Dieses Berechnungsbeispiel veranschaulicht die Dimensionierung eines Mulden-Rigolen-Systems basierend auf den gegebenen Randbedingungen und unter Verwendung typischer Annahmen für fehlende Werte. Es werden die Volumina der Mulde und Rigole sowie die Versickerungsleistung berechnet.
- Einzugsgebiet (A): 5.000 m²
- Länge der Mulde: 100 m
- Breite der Mulde: 2 m
- Tiefe der Mulde (h_max): 0,3 m
- Länge der Rigole: 100 m
- Breite der Rigole: 2 m
- Tiefe der Rigole: 1,0 m
- Bemessungsniederschlagshöhe (r): 15 mm
- Abflussbeiwert (Ψ): 0,5
- Speicherkoeffizient der Rigole (n): 0,35
- Versickerungsrate (q_v): 0,001 m/s
Das Abflussvolumen ergibt sich aus der Formel:
V_abfluss = r ⋅ A ⋅ Ψ
Eingesetzte Werte:
- r = 15 mm = 0,015 m
- A = 5.000 m²
- Ψ = 0,5
V_abfluss = 0,015 m ⋅ 5.000 m² ⋅ 0,5 = 37,5 m³
Das Speichervolumen der Mulde wird berechnet mit:
V_mulde = Länge ⋅ Breite ⋅ Tiefe
Eingesetzte Werte:
- Länge der Mulde = 100 m
- Breite der Mulde = 2 m
- Tiefe der Mulde (h_max) = 0,3 m
V_mulde = 100 m ⋅ 2 m ⋅ 0,3 m = 60 m³
Das Speichervolumen der Mulde reicht aus, um das gesamte Abflussvolumen von 37,5 m³ aufzunehmen.

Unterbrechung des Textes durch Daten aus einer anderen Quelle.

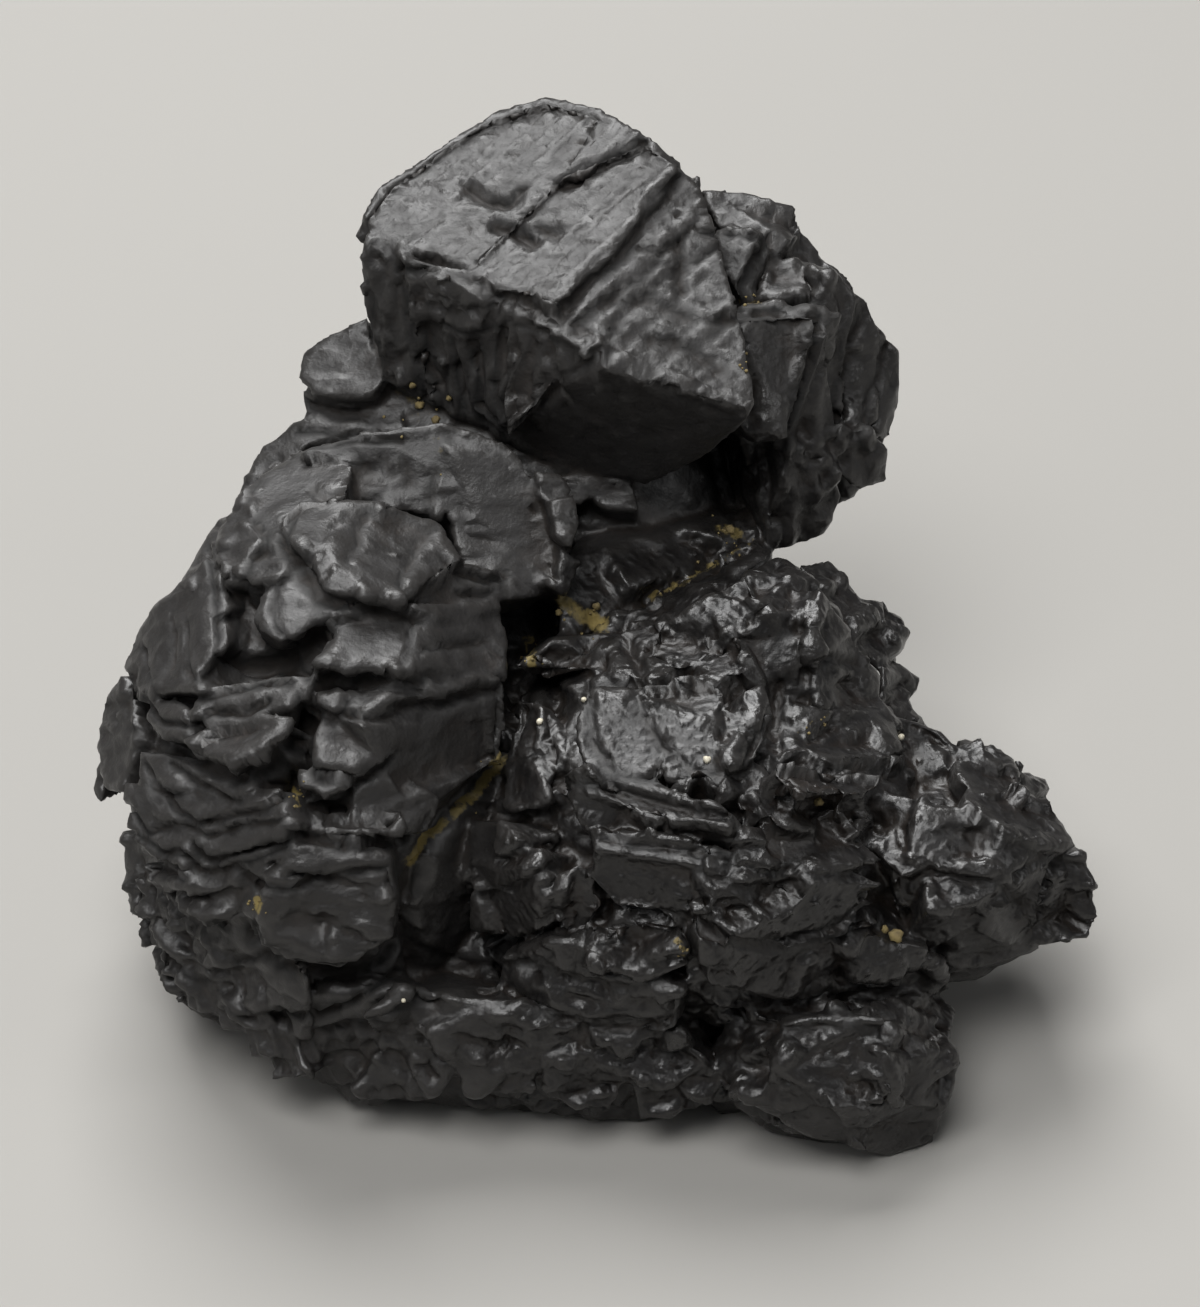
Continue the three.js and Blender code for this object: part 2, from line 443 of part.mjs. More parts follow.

Falls das Volumen der Mulde nicht ausreicht oder zusätzliches Volumen in der Rigole gewünscht ist, wird die Kapazität der Rigole berechnet. Die Formel für das nutzbare Volumen der Rigole lautet:
V_rigole = Länge ⋅ Breite ⋅ Tiefe ⋅ n
Eingesetzte Werte:
- Länge der Rigole = 100 m
- Breite der Rigole = 2 m
- Tiefe der Rigole = 1,0 m
- Speicherkoeffizient (n) = 0,35
V_rigole = 100 m ⋅ 2 m ⋅ 1,0 m ⋅ 0,35 = 70 m³
Die Versickerungsleistung gibt an, wie schnell das Wasser in den Boden infiltriert. Sie wird berechnet durch:
Q_versickerung = q_v ⋅ A_rigole
Eingesetzte Werte:
- Versickerungsrate (q_v) = 0,001 m/s
- Grundfläche der Rigole (A_rigole) = Länge ⋅ Breite = 100 m ⋅ 2 m = 200 m²
Q_versickerung = 0,001 m/s ⋅ 200 m² = 0,2 m³/s
Die Berechnungsergebnisse zeigen, dass das Mulden-Rigolen-System ausreichend dimensioniert ist, um das anfallende Abflussvolumen sicher aufzunehmen und zu versickern:
- Abflussvolumen: 37,5 m³
- Speichervolumen der Mulde: 60 m³
- Speichervolumen der Rigole: 70 m³ (optional)
- Versickerungsleistung: 0,2 m³/s
Die Mulde allein kann das Abflussvolumen von 37,5 m³ sicher aufnehmen. Die Rigole stellt weiteres Speichervolumen bereit, und die Versickerungsleistung gewährleistet eine ausreichende Infiltration des Wassers.